There are a lot of things that the international community can do to help the transition in the Arab world. But their missions or project have to be small, limited, self restricted and have an exit strategy, in order to be helpful. Otherwise, international interventions can create the kind of mess that we see in Iraq and Afghanistan and the kind of political and economic dependency that we see in Kosovo and Bosnia.

The international community is trying now to learn that you cannot export democracy. It is crucial that the countries in the Arab world know this too and instead breed their own types of democracy.

How do you see the intervention in Libya?

Libya is interesting because there is a NATO intervention. Usually these are followed by a nation building project, as it happened in Bosnia, Kosovo, or even Afghanistan and Iraq. To go from a short of targeted military intervention with the aim to stop crimes or genocide, to a nation building process – through imposing democracy and free market economic – is an impossible feat. It has definitely not worked well in Kosovo.

Now, I don’t know if that is an issue with Libya. I mean this may just be what it is, a short military intervention. But if Libya gets complicated, if Gaddafi does not leave or if the country moves toward splitting, there could be all these scenarios unfolding. If it comes to the point that Libya will needs an international mission to oversee its peace then the key lesson from Kosovo and Bosnia is to be able to limit that overseeing to concrete things like demilitarization, police training, reconstruction of houses etc. But they should be careful not to create situations where the international community takes over the whole governance of the country and starts running everything from pensions to waste water management to economic development (which is what happened in both Kosovo and Bosnia). There is absolutely no way that a bunch of lawyers or economists, working for these international missions on 6-12 month contracts, can come up with good implementable policies for the country. Policies should emerge out of a discourse between politicians and their voters. In cases where governance sits with unelected officials (ie. international missions) then this healthy link between voters and those who govern disappears. And with it disappears the principle of democracy.

In light of EU State-building in Kosovo, which role should play the EU in the democratisation processes of the Arab countries?

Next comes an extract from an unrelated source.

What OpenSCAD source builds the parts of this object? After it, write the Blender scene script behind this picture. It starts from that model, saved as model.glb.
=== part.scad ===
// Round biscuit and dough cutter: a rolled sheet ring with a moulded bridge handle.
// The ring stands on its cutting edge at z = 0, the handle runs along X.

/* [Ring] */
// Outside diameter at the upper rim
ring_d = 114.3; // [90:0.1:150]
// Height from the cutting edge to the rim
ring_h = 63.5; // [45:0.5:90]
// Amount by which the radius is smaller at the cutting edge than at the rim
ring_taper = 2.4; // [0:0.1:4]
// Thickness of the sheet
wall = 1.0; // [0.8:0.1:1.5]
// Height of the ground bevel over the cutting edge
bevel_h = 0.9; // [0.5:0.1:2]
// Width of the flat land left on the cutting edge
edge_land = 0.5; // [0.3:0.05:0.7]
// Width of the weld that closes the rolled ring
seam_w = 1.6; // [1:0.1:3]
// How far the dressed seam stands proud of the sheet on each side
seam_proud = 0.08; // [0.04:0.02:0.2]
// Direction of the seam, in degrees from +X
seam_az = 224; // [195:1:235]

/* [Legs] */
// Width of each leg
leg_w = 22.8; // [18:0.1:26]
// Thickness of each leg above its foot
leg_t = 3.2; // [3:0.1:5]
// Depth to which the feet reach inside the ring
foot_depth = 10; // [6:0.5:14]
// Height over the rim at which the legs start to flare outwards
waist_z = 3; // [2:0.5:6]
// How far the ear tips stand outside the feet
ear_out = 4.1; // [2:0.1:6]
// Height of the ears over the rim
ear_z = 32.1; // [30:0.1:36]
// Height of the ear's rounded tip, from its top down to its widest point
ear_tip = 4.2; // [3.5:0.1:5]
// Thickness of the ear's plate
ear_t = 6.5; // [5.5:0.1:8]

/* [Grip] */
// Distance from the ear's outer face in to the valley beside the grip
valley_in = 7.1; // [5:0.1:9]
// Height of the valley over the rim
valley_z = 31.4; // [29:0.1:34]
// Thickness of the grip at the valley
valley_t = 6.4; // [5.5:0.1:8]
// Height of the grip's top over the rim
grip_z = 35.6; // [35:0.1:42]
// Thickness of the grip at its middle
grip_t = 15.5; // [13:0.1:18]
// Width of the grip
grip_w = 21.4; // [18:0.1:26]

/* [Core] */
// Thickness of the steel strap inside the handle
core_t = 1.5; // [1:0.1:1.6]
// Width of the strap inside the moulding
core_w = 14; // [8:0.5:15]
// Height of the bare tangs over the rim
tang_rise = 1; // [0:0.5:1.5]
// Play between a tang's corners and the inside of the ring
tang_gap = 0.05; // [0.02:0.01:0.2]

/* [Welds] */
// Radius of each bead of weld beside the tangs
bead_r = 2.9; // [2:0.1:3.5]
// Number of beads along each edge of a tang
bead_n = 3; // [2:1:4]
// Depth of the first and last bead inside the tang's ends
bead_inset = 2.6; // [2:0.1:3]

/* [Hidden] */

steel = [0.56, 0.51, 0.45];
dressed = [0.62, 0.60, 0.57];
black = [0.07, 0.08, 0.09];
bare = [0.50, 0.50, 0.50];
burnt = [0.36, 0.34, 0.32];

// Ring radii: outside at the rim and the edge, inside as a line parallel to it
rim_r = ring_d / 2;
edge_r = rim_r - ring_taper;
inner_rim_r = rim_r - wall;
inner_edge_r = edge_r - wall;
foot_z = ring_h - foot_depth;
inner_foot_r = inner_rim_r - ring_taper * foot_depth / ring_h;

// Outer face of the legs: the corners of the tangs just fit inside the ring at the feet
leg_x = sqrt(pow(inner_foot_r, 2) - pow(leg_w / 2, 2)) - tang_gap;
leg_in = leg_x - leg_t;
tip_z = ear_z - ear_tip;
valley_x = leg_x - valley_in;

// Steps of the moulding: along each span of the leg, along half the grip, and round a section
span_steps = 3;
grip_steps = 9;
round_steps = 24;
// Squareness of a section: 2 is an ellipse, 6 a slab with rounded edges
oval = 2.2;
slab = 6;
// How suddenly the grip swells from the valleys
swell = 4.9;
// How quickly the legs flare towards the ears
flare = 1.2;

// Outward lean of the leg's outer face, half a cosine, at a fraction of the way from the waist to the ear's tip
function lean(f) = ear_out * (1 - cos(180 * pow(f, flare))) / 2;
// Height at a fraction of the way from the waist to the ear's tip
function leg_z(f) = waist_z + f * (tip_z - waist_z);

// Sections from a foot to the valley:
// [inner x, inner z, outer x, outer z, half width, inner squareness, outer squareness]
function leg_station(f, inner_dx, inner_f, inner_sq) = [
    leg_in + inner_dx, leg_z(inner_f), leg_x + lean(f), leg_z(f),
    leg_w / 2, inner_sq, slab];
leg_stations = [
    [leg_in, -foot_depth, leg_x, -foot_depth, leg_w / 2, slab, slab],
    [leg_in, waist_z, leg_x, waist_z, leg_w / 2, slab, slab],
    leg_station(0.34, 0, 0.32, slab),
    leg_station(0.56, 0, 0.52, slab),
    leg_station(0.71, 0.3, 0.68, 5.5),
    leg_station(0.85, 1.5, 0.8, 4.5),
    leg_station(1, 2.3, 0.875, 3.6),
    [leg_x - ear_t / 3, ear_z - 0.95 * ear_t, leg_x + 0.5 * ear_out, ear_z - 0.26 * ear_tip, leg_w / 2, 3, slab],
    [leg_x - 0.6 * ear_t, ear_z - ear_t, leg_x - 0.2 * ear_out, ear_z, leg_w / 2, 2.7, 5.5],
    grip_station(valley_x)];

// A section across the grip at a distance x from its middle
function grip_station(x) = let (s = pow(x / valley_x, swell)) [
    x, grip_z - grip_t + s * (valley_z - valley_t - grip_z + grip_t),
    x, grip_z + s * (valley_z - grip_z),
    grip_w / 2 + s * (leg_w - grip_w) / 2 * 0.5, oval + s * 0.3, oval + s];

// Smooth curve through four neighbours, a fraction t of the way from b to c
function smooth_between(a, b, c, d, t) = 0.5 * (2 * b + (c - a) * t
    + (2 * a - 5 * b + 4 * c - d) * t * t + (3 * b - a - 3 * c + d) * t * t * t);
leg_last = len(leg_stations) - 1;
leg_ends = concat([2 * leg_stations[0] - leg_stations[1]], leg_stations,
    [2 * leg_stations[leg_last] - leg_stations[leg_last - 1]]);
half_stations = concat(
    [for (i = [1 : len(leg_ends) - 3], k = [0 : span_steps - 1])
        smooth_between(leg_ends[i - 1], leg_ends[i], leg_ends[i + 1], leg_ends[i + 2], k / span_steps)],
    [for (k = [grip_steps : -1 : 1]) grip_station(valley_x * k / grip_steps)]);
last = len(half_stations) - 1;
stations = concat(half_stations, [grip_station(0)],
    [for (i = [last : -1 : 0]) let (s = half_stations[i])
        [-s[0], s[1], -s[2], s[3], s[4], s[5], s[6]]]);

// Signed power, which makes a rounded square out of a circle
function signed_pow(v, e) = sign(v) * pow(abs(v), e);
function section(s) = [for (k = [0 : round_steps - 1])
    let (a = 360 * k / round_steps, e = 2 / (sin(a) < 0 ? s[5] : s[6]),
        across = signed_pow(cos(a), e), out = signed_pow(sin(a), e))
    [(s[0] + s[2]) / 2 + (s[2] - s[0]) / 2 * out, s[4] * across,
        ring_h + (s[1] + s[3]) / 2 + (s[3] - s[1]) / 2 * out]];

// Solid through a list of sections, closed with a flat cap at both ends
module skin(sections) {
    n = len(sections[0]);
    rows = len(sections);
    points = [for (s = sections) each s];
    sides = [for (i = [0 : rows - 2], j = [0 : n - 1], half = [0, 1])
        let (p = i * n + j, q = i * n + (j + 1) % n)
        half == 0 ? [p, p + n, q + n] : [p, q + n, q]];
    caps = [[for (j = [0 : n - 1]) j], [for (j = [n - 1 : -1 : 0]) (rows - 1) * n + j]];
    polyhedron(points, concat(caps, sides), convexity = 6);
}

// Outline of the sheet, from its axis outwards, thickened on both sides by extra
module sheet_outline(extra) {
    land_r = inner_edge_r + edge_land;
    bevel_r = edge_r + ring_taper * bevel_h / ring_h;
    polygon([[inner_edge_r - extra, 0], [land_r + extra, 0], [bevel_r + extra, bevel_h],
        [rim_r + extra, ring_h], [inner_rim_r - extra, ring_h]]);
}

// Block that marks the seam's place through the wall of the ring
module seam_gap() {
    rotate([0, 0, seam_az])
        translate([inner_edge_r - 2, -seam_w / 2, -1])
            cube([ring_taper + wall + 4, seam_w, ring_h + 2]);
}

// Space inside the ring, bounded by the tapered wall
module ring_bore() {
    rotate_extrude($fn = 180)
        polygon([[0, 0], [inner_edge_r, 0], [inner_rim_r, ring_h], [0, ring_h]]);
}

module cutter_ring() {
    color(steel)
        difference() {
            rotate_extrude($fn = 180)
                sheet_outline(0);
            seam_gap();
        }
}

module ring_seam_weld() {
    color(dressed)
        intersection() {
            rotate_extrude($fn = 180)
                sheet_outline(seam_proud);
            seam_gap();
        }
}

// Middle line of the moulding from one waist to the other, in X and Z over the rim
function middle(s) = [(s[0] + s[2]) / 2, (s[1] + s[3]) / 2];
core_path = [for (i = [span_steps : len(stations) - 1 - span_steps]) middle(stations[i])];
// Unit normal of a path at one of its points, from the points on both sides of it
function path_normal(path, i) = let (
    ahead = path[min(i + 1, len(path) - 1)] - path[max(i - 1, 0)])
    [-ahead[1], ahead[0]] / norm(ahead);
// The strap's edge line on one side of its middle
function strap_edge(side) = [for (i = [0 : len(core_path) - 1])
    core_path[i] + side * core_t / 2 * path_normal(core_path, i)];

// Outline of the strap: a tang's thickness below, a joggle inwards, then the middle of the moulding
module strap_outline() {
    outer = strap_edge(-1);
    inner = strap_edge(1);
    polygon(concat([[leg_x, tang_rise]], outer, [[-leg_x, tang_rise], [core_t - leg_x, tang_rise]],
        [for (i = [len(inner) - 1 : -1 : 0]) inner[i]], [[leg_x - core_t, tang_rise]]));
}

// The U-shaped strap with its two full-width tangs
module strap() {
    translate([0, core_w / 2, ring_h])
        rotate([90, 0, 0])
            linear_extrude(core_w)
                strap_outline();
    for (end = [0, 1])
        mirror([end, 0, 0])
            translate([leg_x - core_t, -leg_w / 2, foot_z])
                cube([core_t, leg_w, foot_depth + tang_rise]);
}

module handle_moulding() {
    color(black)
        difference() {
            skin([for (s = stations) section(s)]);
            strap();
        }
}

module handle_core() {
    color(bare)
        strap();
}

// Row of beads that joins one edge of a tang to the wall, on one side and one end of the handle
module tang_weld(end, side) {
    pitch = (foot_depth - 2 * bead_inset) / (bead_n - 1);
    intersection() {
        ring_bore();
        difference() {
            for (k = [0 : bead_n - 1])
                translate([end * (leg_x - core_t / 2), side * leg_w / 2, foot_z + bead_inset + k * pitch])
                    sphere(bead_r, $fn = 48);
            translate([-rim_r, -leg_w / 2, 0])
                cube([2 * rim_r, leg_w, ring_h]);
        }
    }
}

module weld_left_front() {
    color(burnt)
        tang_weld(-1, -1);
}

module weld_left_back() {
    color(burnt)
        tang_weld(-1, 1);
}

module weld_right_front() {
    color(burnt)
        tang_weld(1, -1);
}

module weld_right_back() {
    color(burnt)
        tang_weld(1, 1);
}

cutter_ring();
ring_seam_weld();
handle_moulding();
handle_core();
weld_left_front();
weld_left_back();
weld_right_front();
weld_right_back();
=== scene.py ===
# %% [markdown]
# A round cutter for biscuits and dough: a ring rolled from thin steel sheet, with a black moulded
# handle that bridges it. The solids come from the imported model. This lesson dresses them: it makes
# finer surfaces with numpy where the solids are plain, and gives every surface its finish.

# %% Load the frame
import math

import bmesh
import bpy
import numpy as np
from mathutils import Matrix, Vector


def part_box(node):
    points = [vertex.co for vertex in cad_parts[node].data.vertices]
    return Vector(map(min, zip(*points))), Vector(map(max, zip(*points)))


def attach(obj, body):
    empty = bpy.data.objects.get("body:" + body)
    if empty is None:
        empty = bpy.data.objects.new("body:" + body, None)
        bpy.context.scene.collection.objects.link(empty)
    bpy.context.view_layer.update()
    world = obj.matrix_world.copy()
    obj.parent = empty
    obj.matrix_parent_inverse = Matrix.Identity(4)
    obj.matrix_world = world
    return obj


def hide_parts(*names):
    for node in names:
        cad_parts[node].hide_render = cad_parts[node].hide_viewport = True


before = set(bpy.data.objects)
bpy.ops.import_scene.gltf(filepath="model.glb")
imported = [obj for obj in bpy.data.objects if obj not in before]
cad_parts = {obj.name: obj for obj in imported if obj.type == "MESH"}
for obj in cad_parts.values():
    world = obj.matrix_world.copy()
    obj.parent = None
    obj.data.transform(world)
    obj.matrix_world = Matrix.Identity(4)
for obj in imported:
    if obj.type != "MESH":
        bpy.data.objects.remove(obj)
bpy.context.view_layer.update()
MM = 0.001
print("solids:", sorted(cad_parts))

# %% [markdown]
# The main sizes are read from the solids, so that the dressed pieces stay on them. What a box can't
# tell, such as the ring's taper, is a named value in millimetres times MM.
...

There is a key difference between what happened in Tunisia and in Egypt and what happened in Kosovo and in Bosnia. It concerns the concept of nation-building. When the Kosovo conflict emerged in 1999, fears of a repeated genocide, like the one in Bosnia four years earlier were imminent. Therefore, the international community decided to intervene, not just to stop the conflict but to also make sure it does not re-emerge. They decided to send a whole international mission to oversee peace and transition. There were around 50 000 NATO peacekeepers, some 10,000 UN officials and many more locals working with them. And this continues today: in 2008, after Kosovo declared the independence and the UN mission reduced its staff, the EU sent a Rule of Law mission with some 1800 EU staff and another 1000 local staff. So the key difference is clear: transformations in Tunisia and Egypt came from the grassroots, whereas in Kosovo they were largely supported, or even initiated, by the international community. As a result, further development of Kosovo still depends on the international community.

On the one hand, this international mission was helpful, for instance, they assisted refugee return, reconstruction or the setting up of basic institutions to run the country like police and judiciary. On the other hand, they created huge governing dependencies, where the government cannot make decisions without consulting the international community on the ground. I do not think that Tunisia has to go through this. Transitions are messy and hard, and if you can build the institutions yourself, then there is more credibility to those institutions.

In Kosovo, we have a government, but the accountability to its electorate is still not very strong, even though actions of the international community have been reduced. Governance of Kosovo is shared between this artificially created circle of institutions – the government, the international community, the civil society and donors – that exists in its own right and sits largely disconnected to the people of Kosovo.

In this respect, I do not think that transitions in North Africa are comparable to the transition in Kosovo. I hope they are not. I would hope that the transitional period in Tunisia or Egypt will be more of an organic process than it was in Kosovo. And if any support needs to be given to Tunisia, Egypt or Libya, it should be done following the terms set by these countries and only if the institutions of these countries request such assistance. It is fair enough that those countries would need help with rule of law, judiciary, training police, setting up military structures. But these should be short term missions with limited authority.